SET EXERCISE:
Each entry below is to be extracted exactly.

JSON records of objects
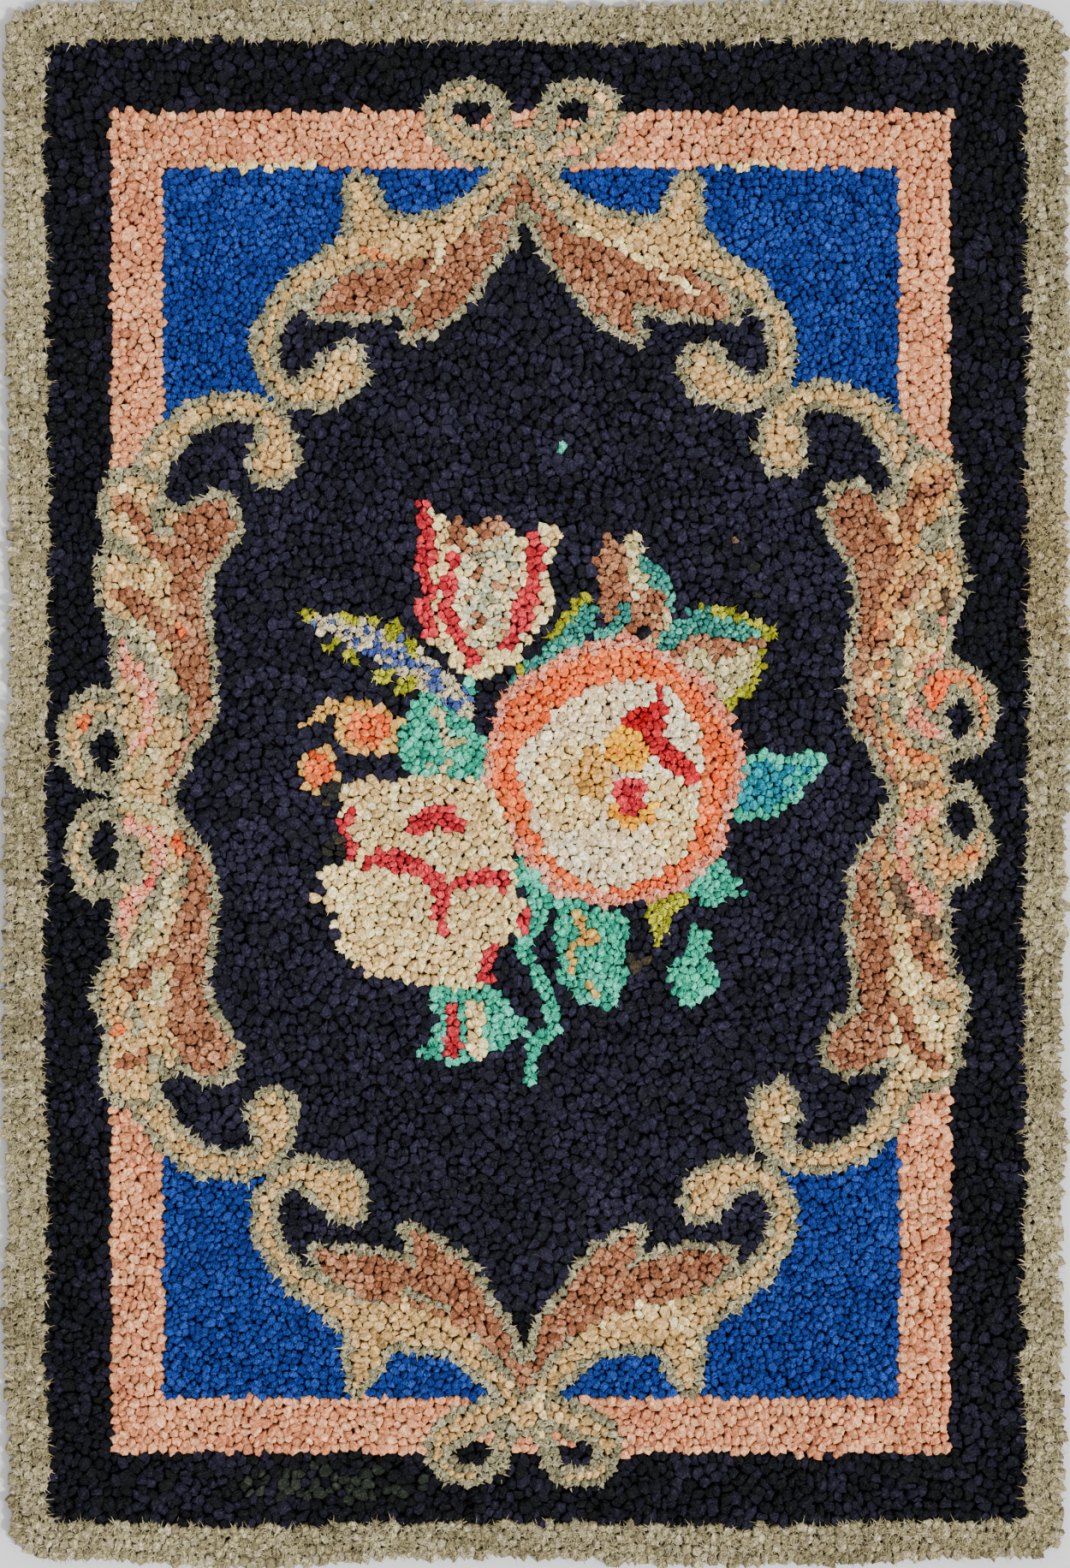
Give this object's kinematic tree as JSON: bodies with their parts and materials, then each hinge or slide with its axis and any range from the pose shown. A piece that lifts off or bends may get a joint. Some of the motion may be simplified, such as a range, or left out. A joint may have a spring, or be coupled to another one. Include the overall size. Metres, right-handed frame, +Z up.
{
  "type": "hooked rug",
  "caption": "Small rectangular hooked rag rug with a hemmed hessian foundation, a looped field with scrolls and flowers, and a frayed looped border.",
  "frame": {"origin": "middle of the rug's outline, on the surface that it lies on", "axes": "+Y along the rug's length towards the pattern's top, +X across its width to the right of the pattern, +Z up out of the pile"},
  "size_m": [0.6906, 1.016, 0.0104],
  "materials": {
    "hessian": "coarse woven jute",
    "taupe_strips": "frayed woven strips hooked in rows",
    "dark_strips": "soft cotton strips hooked in loops",
    "pink_strips": "soft cotton strips hooked in loops",
    "blue_strips": "fine ribbed strips hooked in loops",
    "brown_strips": "soft cotton strips hooked in loops",
    "gold_strips": "soft cotton strips hooked in loops",
    "sage_strips": "frayed woven strips hooked in rows",
    "cream_strips": "soft cotton strips hooked in loops",
    "red_strips": "soft cotton strips hooked in loops",
    "green_strips": "soft cotton strips hooked in loops"
  },
  "bodies": {
    "root": {"foundation": "hessian", "pile_border": "taupe_strips", "pile_field": "dark_strips"}
  },
  "joints": []
}
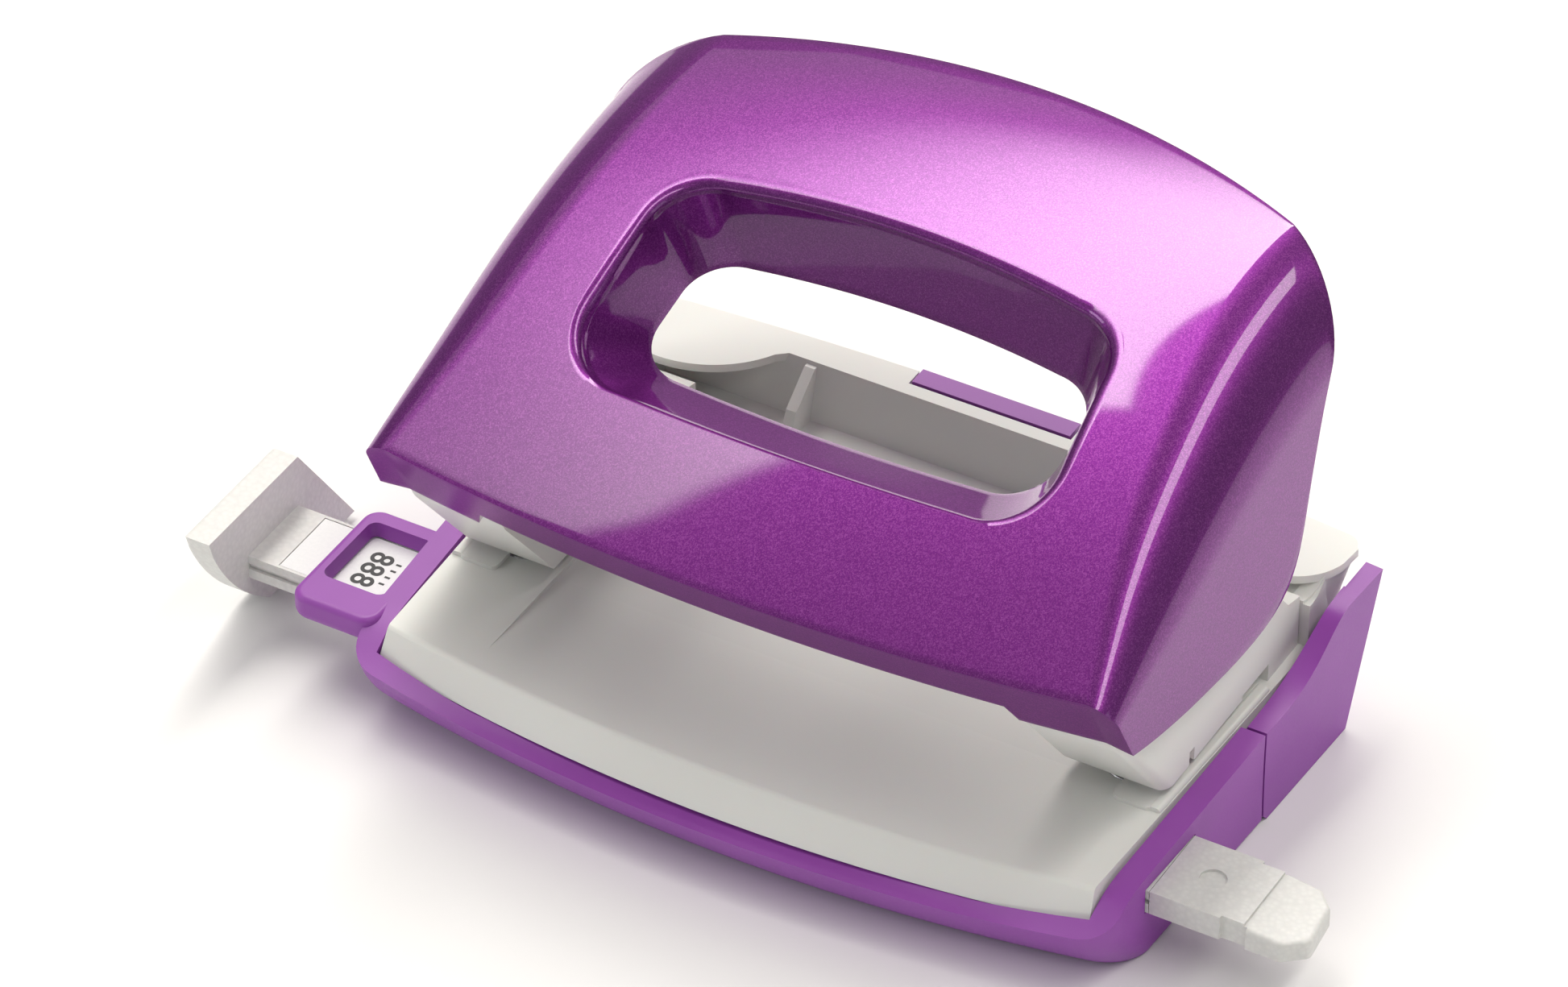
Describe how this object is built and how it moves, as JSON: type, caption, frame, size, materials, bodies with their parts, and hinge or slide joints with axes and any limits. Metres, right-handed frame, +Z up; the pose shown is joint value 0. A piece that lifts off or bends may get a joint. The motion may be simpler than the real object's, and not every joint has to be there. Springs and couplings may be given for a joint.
{
  "type": "hole punch",
  "caption": "Two-hole desk punch with a windowed lever handle, sprung punch pins, sliding paper guide and an opening chip tray.",
  "frame": {"origin": "on the resting plane, midway between the two punch axes", "axes": "+X along the paper edge and the guide bar, +Y towards the back, +Z up"},
  "size_m": [0.1413, 0.0779, 0.0631],
  "materials": {
    "handle_paint": "metallic flake lacquer under clear coat",
    "tray_plastic": "satin moulded",
    "white_plastic": "satin moulded",
    "guide_plastic": "fine leather grain",
    "print_strip": "printed film",
    "steel": "ground",
    "spring_steel": "bright wire"
  },
  "bodies": {
    "base": {"axle_left": "steel", "axle_right": "steel", "base_plate": "white_plastic", "base_screws": "steel", "chip_tray": "tray_plastic", "die_left": "steel", "die_right": "steel", "flap_pin_left": "steel", "flap_pin_right": "steel", "guide_detent": "spring_steel", "head_left": "white_plastic", "head_right": "white_plastic", "rear_body": "white_plastic"},
    "handle": {"handle_shell": "handle_paint", "lever_left": "steel", "lever_right": "steel", "lever_screws": "steel"},
    "punch_left": {"punch_left": "steel", "clip_left": "steel", "spring_left": "spring_steel"},
    "punch_right": {"punch_right": "steel", "clip_right": "steel", "spring_right": "spring_steel"},
    "guide": {"guide_bar": "guide_plastic", "format_strip": "print_strip", "end_stop": "guide_plastic", "guide_tab": "guide_plastic"},
    "flap": {"chip_flap": "tray_plastic"}
  },
  "joints": [
    {"name": "handle_press", "type": "hinge", "parent": "base", "child": "handle", "pos_m": [0, -0.013, 0.03], "axis": [-1, 0, 0], "range_deg": [0, 18], "stiffness_Nm_per_rad": 0.35, "springref_deg": -8.59},
    {"name": "punch_left_stroke", "type": "slide", "parent": "base", "child": "punch_left", "axis": [0, 0, -1], "range_m": [0, 0.0049], "deforming": ["spring_left"]},
    {"name": "punch_right_stroke", "type": "slide", "parent": "base", "child": "punch_right", "axis": [0, 0, -1], "range_m": [0, 0.0049], "deforming": ["spring_right"]},
    {"name": "guide_slide", "type": "slide", "parent": "base", "child": "guide", "axis": [1, 0, 0], "range_m": [-0.08, 0.0035]},
    {"name": "flap_swing", "type": "hinge", "parent": "base", "child": "flap", "pos_m": [0, 0.0084, 0.0014], "axis": [-1, 0, 0], "range_deg": [0, 50]}
  ],
  "couplings": [
    {"joint": "punch_left_stroke", "follows": "handle_press", "m_per_rad": 0.01528},
    {"joint": "punch_right_stroke", "follows": "handle_press", "m_per_rad": 0.01528}
  ]
}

ANSWER IN FULL:
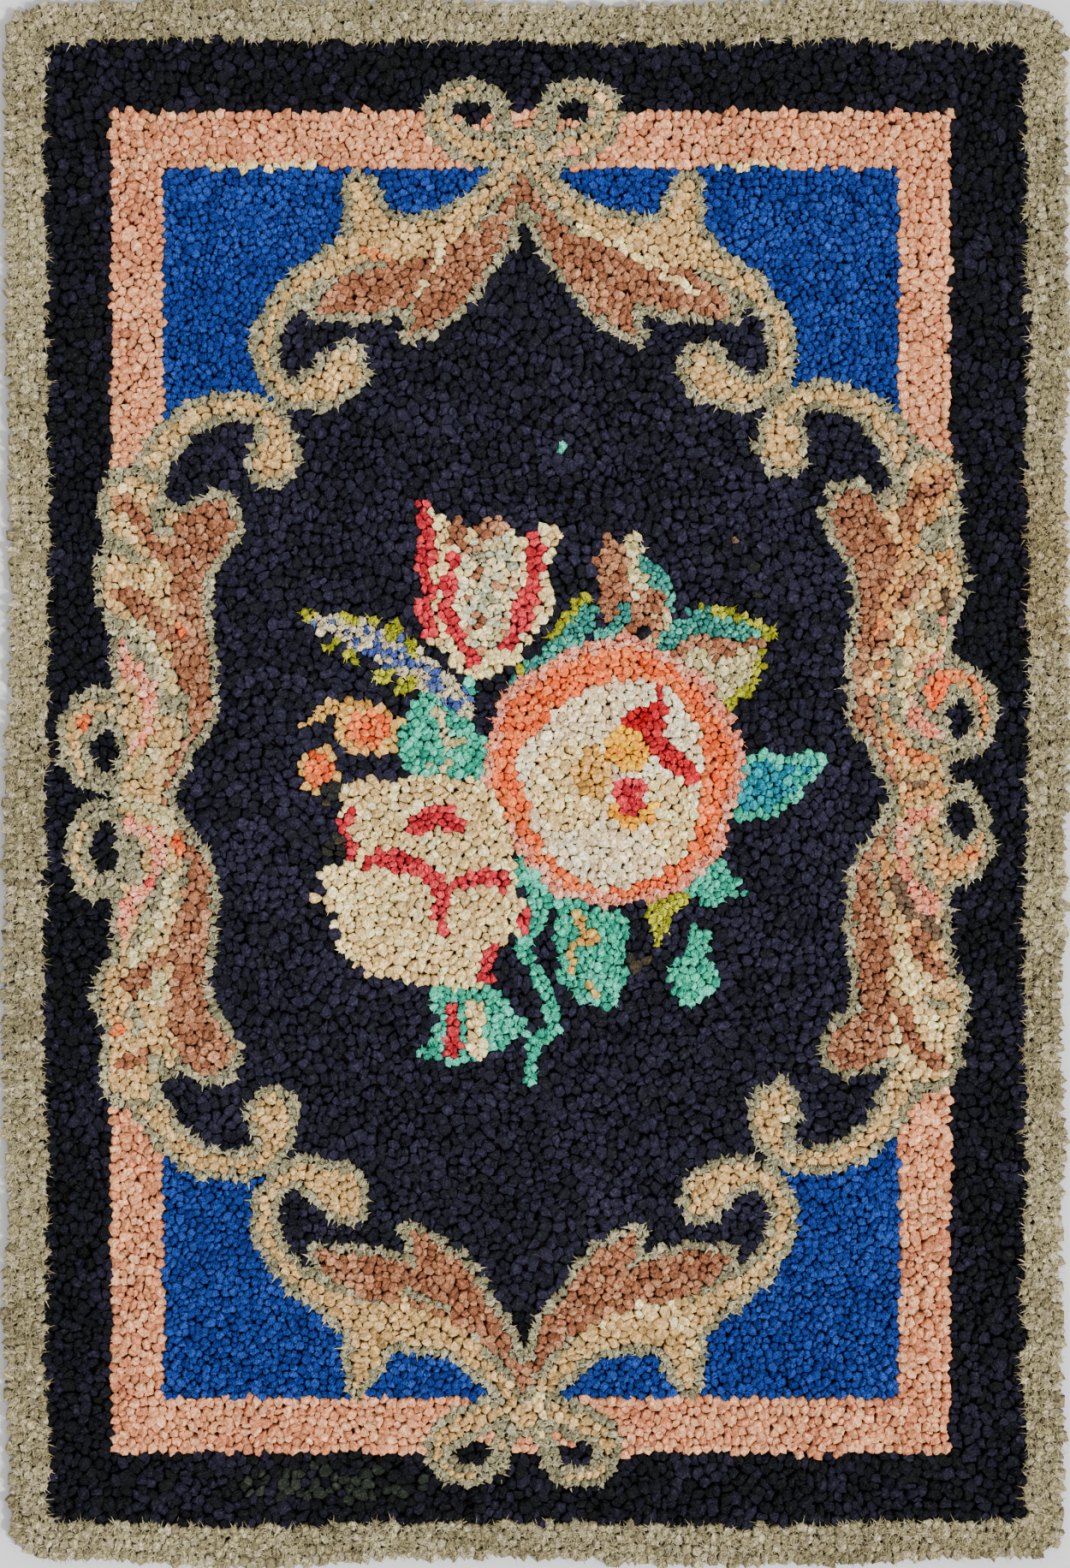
Give this object's kinematic tree as JSON: bodies with their parts and materials, then each hinge or slide with its axis and any range from the pose shown. A piece that lifts off or bends may get a joint. Some of the motion may be simplified, such as a range, or left out. A joint may have a spring, or be coupled to another one. Include the overall size. Metres, right-handed frame, +Z up.
{
  "type": "hooked rug",
  "caption": "Small rectangular hooked rag rug with a hemmed hessian foundation, a looped field with scrolls and flowers, and a frayed looped border.",
  "frame": {"origin": "middle of the rug's outline, on the surface that it lies on", "axes": "+Y along the rug's length towards the pattern's top, +X across its width to the right of the pattern, +Z up out of the pile"},
  "size_m": [0.6906, 1.016, 0.0104],
  "materials": {
    "hessian": "coarse woven jute",
    "taupe_strips": "frayed woven strips hooked in rows",
    "dark_strips": "soft cotton strips hooked in loops",
    "pink_strips": "soft cotton strips hooked in loops",
    "blue_strips": "fine ribbed strips hooked in loops",
    "brown_strips": "soft cotton strips hooked in loops",
    "gold_strips": "soft cotton strips hooked in loops",
    "sage_strips": "frayed woven strips hooked in rows",
    "cream_strips": "soft cotton strips hooked in loops",
    "red_strips": "soft cotton strips hooked in loops",
    "green_strips": "soft cotton strips hooked in loops"
  },
  "bodies": {
    "root": {"foundation": "hessian", "pile_border": "taupe_strips", "pile_field": "dark_strips"}
  },
  "joints": []
}
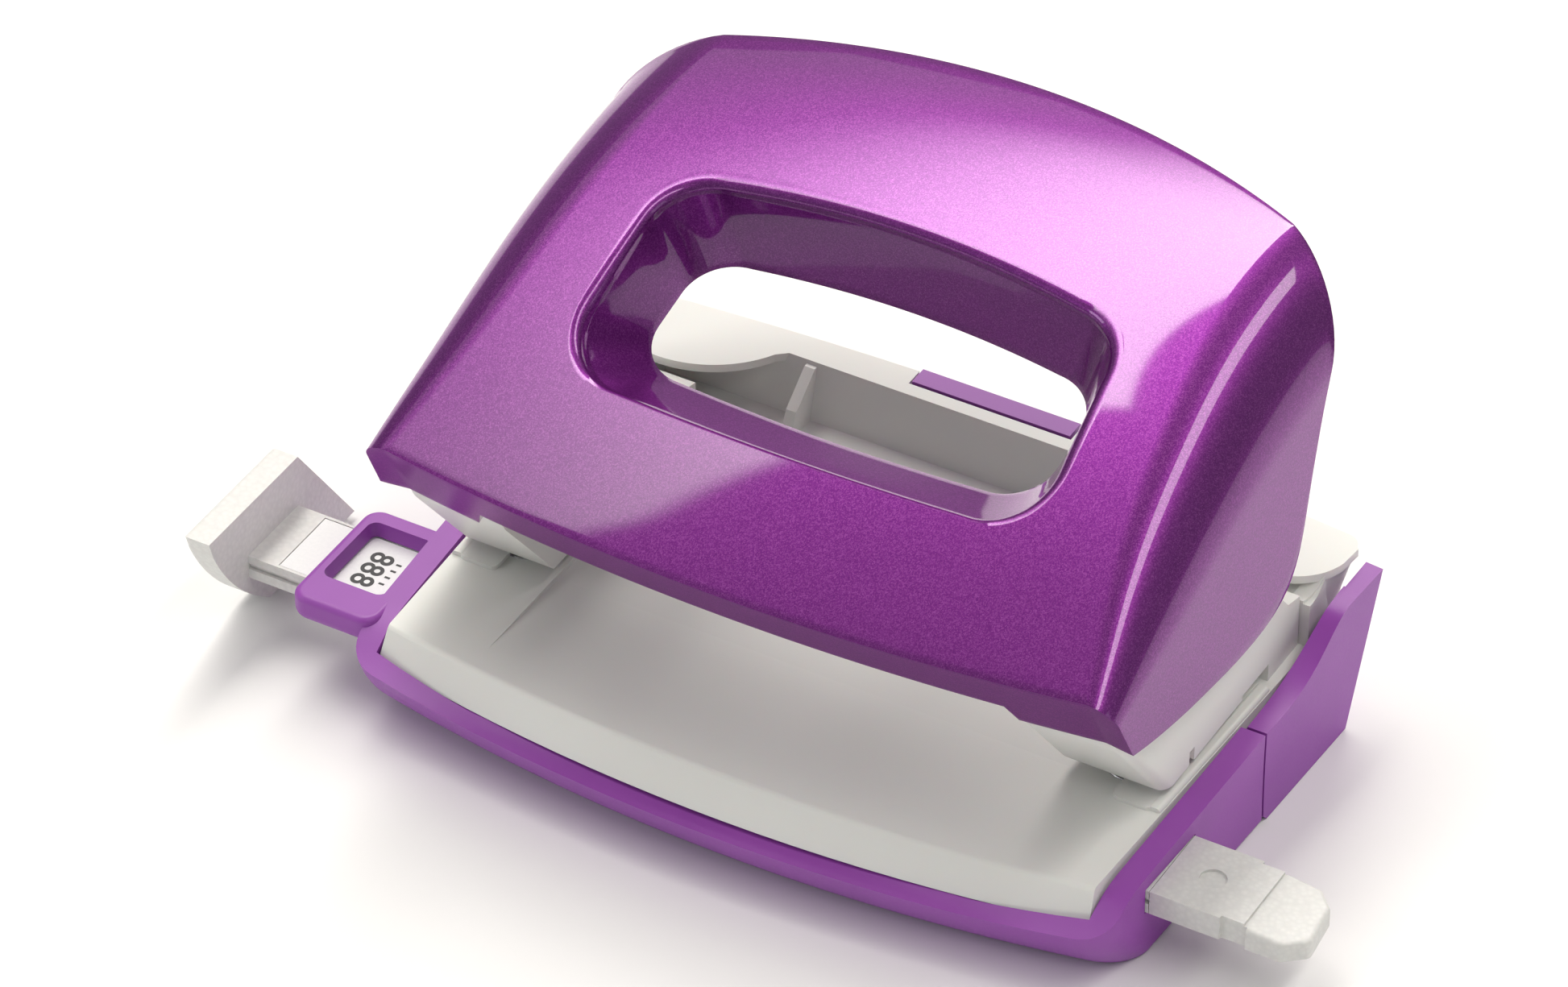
Describe how this object is built and how it moves, as JSON: type, caption, frame, size, materials, bodies with their parts, and hinge or slide joints with axes and any limits. Metres, right-handed frame, +Z up; the pose shown is joint value 0. A piece that lifts off or bends may get a joint. The motion may be simpler than the real object's, and not every joint has to be there. Springs and couplings may be given for a joint.
{
  "type": "hole punch",
  "caption": "Two-hole desk punch with a windowed lever handle, sprung punch pins, sliding paper guide and an opening chip tray.",
  "frame": {"origin": "on the resting plane, midway between the two punch axes", "axes": "+X along the paper edge and the guide bar, +Y towards the back, +Z up"},
  "size_m": [0.1413, 0.0779, 0.0631],
  "materials": {
    "handle_paint": "metallic flake lacquer under clear coat",
    "tray_plastic": "satin moulded",
    "white_plastic": "satin moulded",
    "guide_plastic": "fine leather grain",
    "print_strip": "printed film",
    "steel": "ground",
    "spring_steel": "bright wire"
  },
  "bodies": {
    "base": {"axle_left": "steel", "axle_right": "steel", "base_plate": "white_plastic", "base_screws": "steel", "chip_tray": "tray_plastic", "die_left": "steel", "die_right": "steel", "flap_pin_left": "steel", "flap_pin_right": "steel", "guide_detent": "spring_steel", "head_left": "white_plastic", "head_right": "white_plastic", "rear_body": "white_plastic"},
    "handle": {"handle_shell": "handle_paint", "lever_left": "steel", "lever_right": "steel", "lever_screws": "steel"},
    "punch_left": {"punch_left": "steel", "clip_left": "steel", "spring_left": "spring_steel"},
    "punch_right": {"punch_right": "steel", "clip_right": "steel", "spring_right": "spring_steel"},
    "guide": {"guide_bar": "guide_plastic", "format_strip": "print_strip", "end_stop": "guide_plastic", "guide_tab": "guide_plastic"},
    "flap": {"chip_flap": "tray_plastic"}
  },
  "joints": [
    {"name": "handle_press", "type": "hinge", "parent": "base", "child": "handle", "pos_m": [0, -0.013, 0.03], "axis": [-1, 0, 0], "range_deg": [0, 18], "stiffness_Nm_per_rad": 0.35, "springref_deg": -8.59},
    {"name": "punch_left_stroke", "type": "slide", "parent": "base", "child": "punch_left", "axis": [0, 0, -1], "range_m": [0, 0.0049], "deforming": ["spring_left"]},
    {"name": "punch_right_stroke", "type": "slide", "parent": "base", "child": "punch_right", "axis": [0, 0, -1], "range_m": [0, 0.0049], "deforming": ["spring_right"]},
    {"name": "guide_slide", "type": "slide", "parent": "base", "child": "guide", "axis": [1, 0, 0], "range_m": [-0.08, 0.0035]},
    {"name": "flap_swing", "type": "hinge", "parent": "base", "child": "flap", "pos_m": [0, 0.0084, 0.0014], "axis": [-1, 0, 0], "range_deg": [0, 50]}
  ],
  "couplings": [
    {"joint": "punch_left_stroke", "follows": "handle_press", "m_per_rad": 0.01528},
    {"joint": "punch_right_stroke", "follows": "handle_press", "m_per_rad": 0.01528}
  ]
}